◆ Work instructions ◆
Set down word for word each line from the start of the listing through the line that contains "return np.array([np.interp(where %", both included.

◆ Data lines ◆

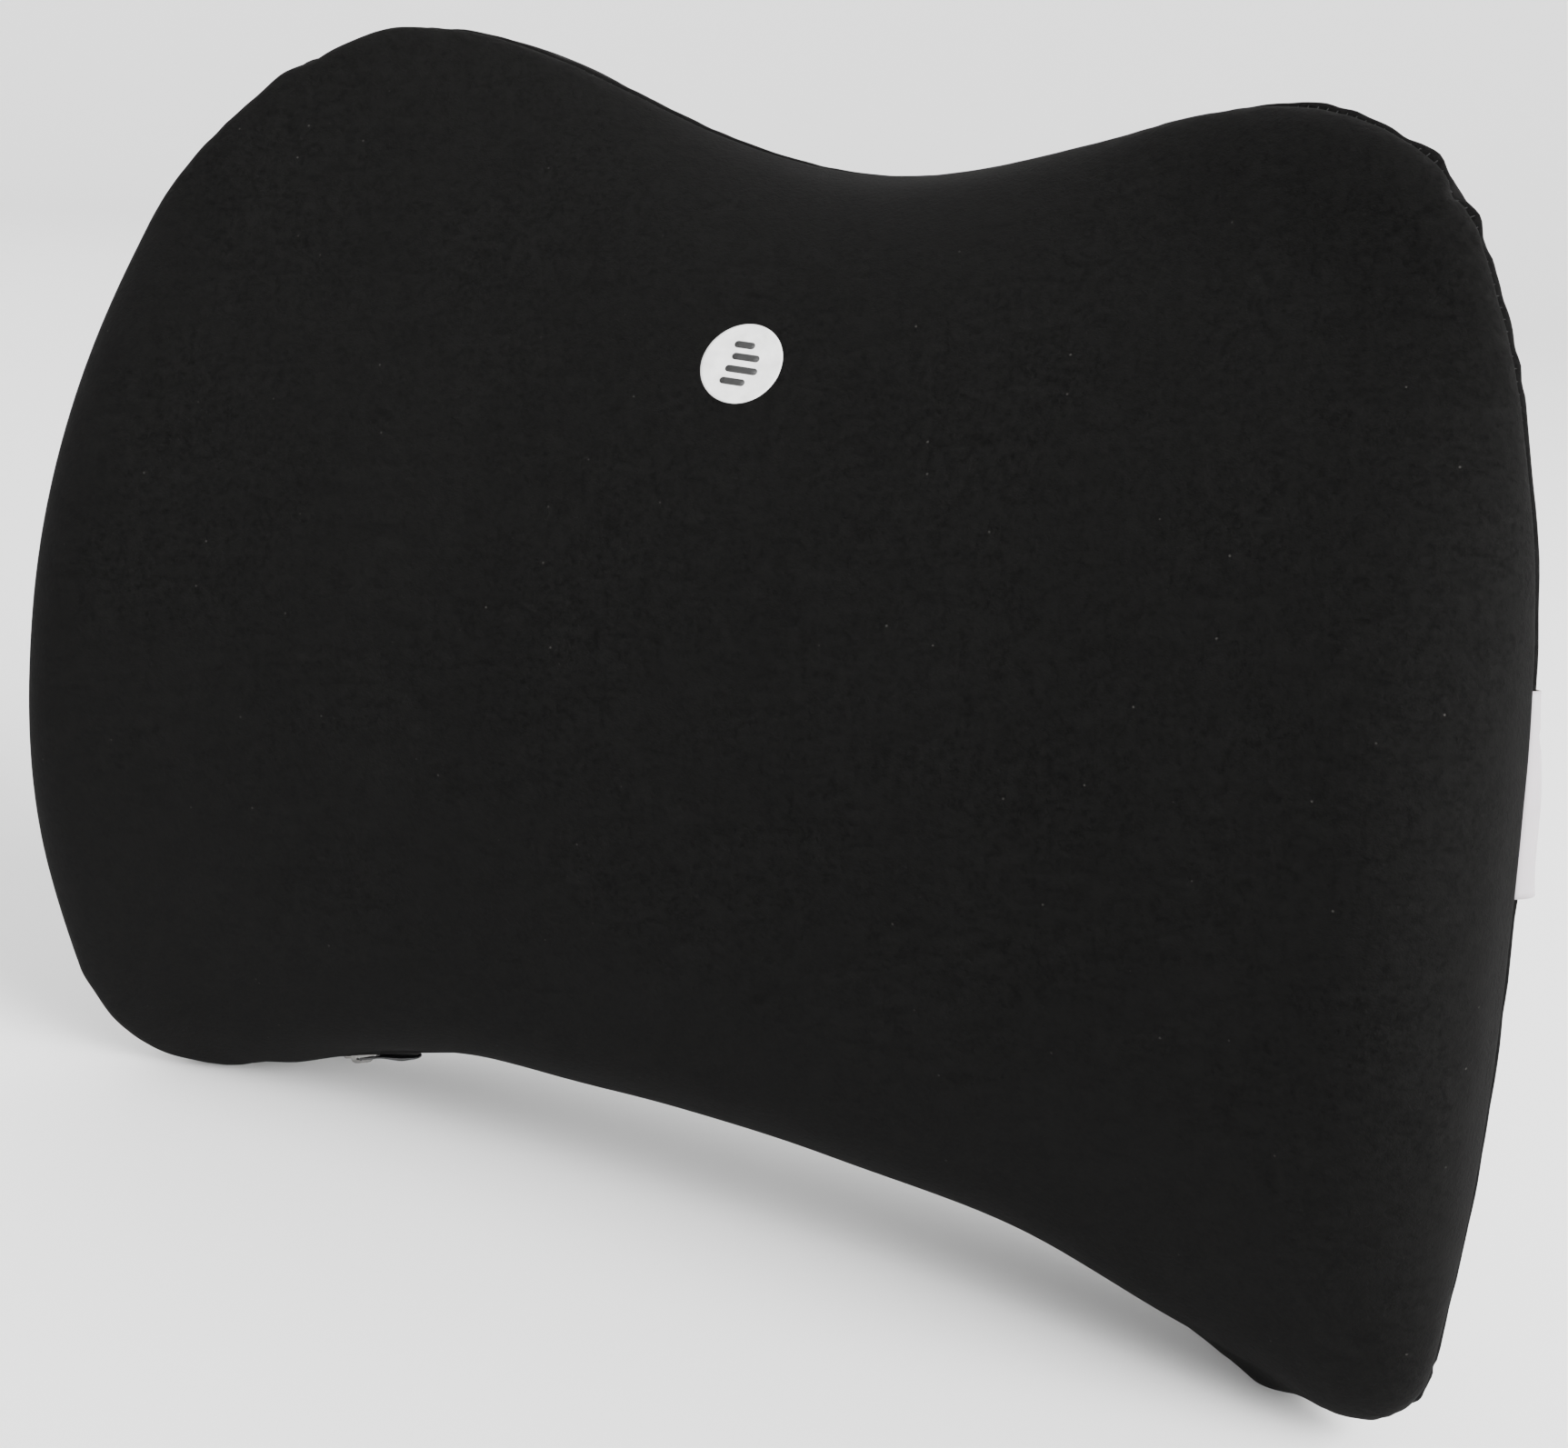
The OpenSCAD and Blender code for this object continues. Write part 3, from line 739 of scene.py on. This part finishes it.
def seam_stitches():
    """Short threads across the seam, a little proud of the groove's floor."""
    n = front_grid.count
    seam = covers["front"][:n]
    up, down = covers["front"][2 * n:3 * n], covers["back"][2 * n:3 * n]
    step = np.linalg.norm(np.roll(seam, -1, 0) - seam, axis=1)
    place = np.concatenate([[0], np.cumsum(step)])
    total = place[-1]

    def on(ring, where):
        closed = np.vstack([ring, ring[:1]])
        return np.array([np.interp(where % total, place, closed[:, i]) for i in range(3)])

    parts = []
    for k in range(int(total / 2.6)):
        at = (k + 0.5) * total / int(total / 2.6)
        slant = at + 0.7
        a, b, c = on(up, at), on(seam, 0.5 * (at + slant)), on(down, slant)
        if abs(zip_place(b)[0]) < ZIP_HALF + 1.5 and b[2] < -95:
            continue
        t = np.linspace(0, 1, 6)[:, None]
        path = (1 - t) ** 2 * a + 2 * t * (1 - t) * (b + 0.35 * (0.5 * (a + c) - b)) + t * t * c
        parts.append(tube(path, 0.13 * np.sin(math.pi * (0.12 + 0.76 * t[:, 0])) ** 0.3, 6))
    return joined(parts)


thread = woven("seam_thread", (0.0022, 0.0022, 0.0022), 0.0004, 0.00004, 0.9)
verts, faces = seam_stitches()
stitches = mesh_object("seam_stitches", verts * MM, faces, thread)

# ---------------------------------------------------------------- foam core and inner case
def open_foam(name):
    """Pale memory foam with fine open cells."""
    m = Nodes(name)
    cell = m.cells(900)
    colour = m.mix(m.range(cell, 0.1, 0.6, 0.0, 1.0), (0.52, 0.44, 0.27), (0.80, 0.72, 0.50))
    return m.set(**{"Base Color": colour, "Roughness": 0.95, "Subsurface Weight": 0.1,
                    "Normal": m.bump(cell, 0.0005, 0.9)})


foam_finish = open_foam("foam_cells")
case_knit = woven("inner_case_knit", (0.74, 0.73, 0.70), 0.0009, 0.0001, 0.9, 0.3)
# Depth under the cover's outer face in mm, name, CAD nodes, material and slot
FILLING = ((4.4, "inner_case", ("liner_front", "liner_back"), case_knit, "liner_knit"),
           (5.4, "foam_body", ("foam_core",), foam_finish, "foam"))
for depth, name, nodes, material, slot in FILLING:
    front, back = (Grid(side, depth, COARSE, [], 14, 10) for side in ("front", "back"))
    for grid in (front, back):
        grid.points = grid.points + standing_out(grid, resampled(COARSE))
    verts = np.vstack([front.verts(), back.verts()[front.count:]])
    faces = front.faces() + back.faces(start=len(front.verts()), shared=np.arange(front.count))
    piece = mesh_object(name, verts * MM, faces, material)
    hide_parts(*nodes)

# ---------------------------------------------------------------- badge: a printed disc with a plain mark
front_tree = BVHTree.FromPolygons([Vector(v) for v in covers["front"]],
                                  [[int(i) for i in f] for f in front_grid.faces()])
BADGE_R, BADGE_Z, BAR_H = 10.0, 95.0, 1.7
DISC_LIFT, MARK_LIFT = 0.14, 0.19


def on_face(x, z, above):
    """The face's surface at x, z, lifted along its normal, in mm."""
    hit, normal, _, _ = front_tree.ray_cast(Vector((x, -300, z)), Vector((0, 1, 0)))
    normal = normal if normal.y < 0 else -normal
    return np.array(hit + above * normal)


slope = on_face(0, BADGE_Z + 5, 0) - on_face(0, BADGE_Z - 5, 0)
RISE = slope[2] / np.linalg.norm(slope)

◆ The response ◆
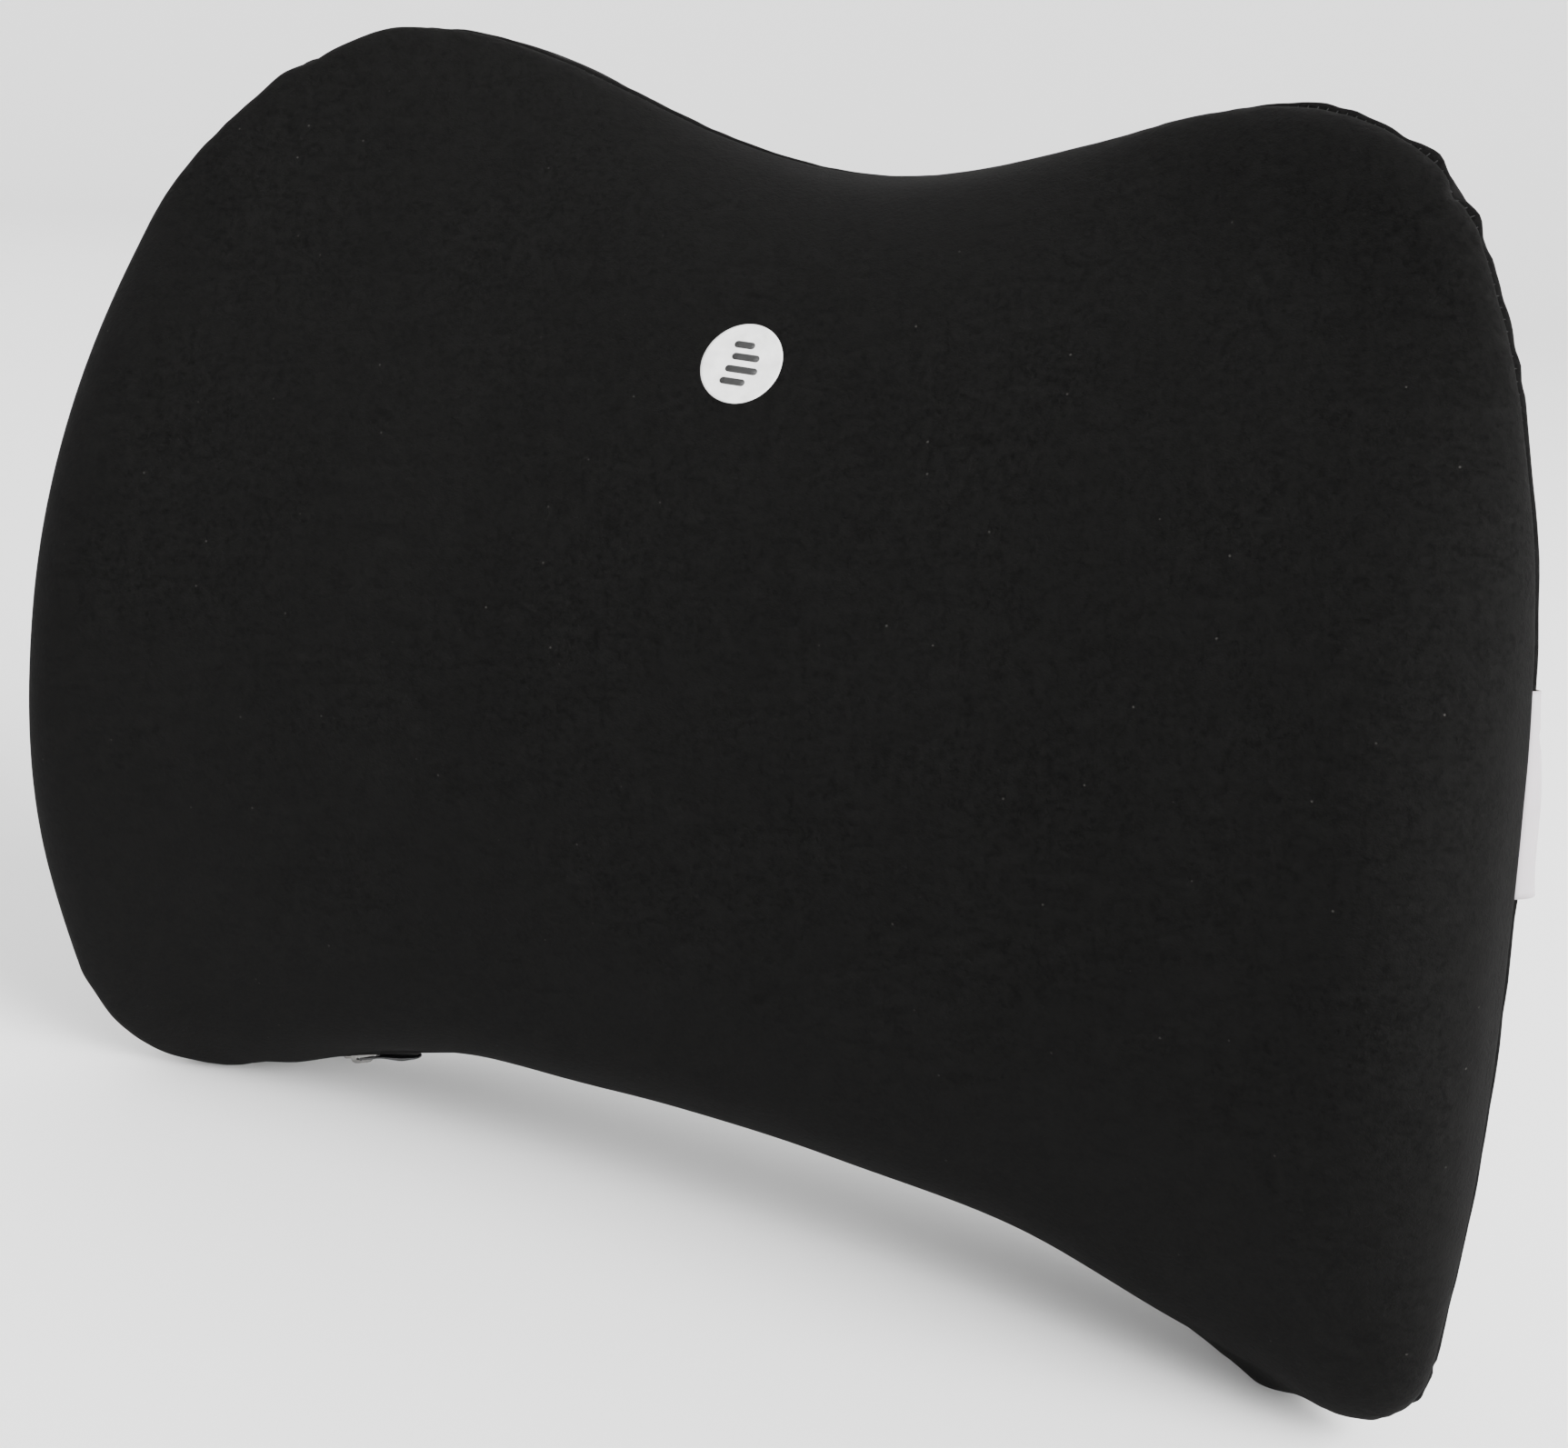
The OpenSCAD and Blender code for this object continues. Write part 3, from line 739 of scene.py on. This part finishes it.
def seam_stitches():
    """Short threads across the seam, a little proud of the groove's floor."""
    n = front_grid.count
    seam = covers["front"][:n]
    up, down = covers["front"][2 * n:3 * n], covers["back"][2 * n:3 * n]
    step = np.linalg.norm(np.roll(seam, -1, 0) - seam, axis=1)
    place = np.concatenate([[0], np.cumsum(step)])
    total = place[-1]

    def on(ring, where):
        closed = np.vstack([ring, ring[:1]])
        return np.array([np.interp(where % total, place, closed[:, i]) for i in range(3)])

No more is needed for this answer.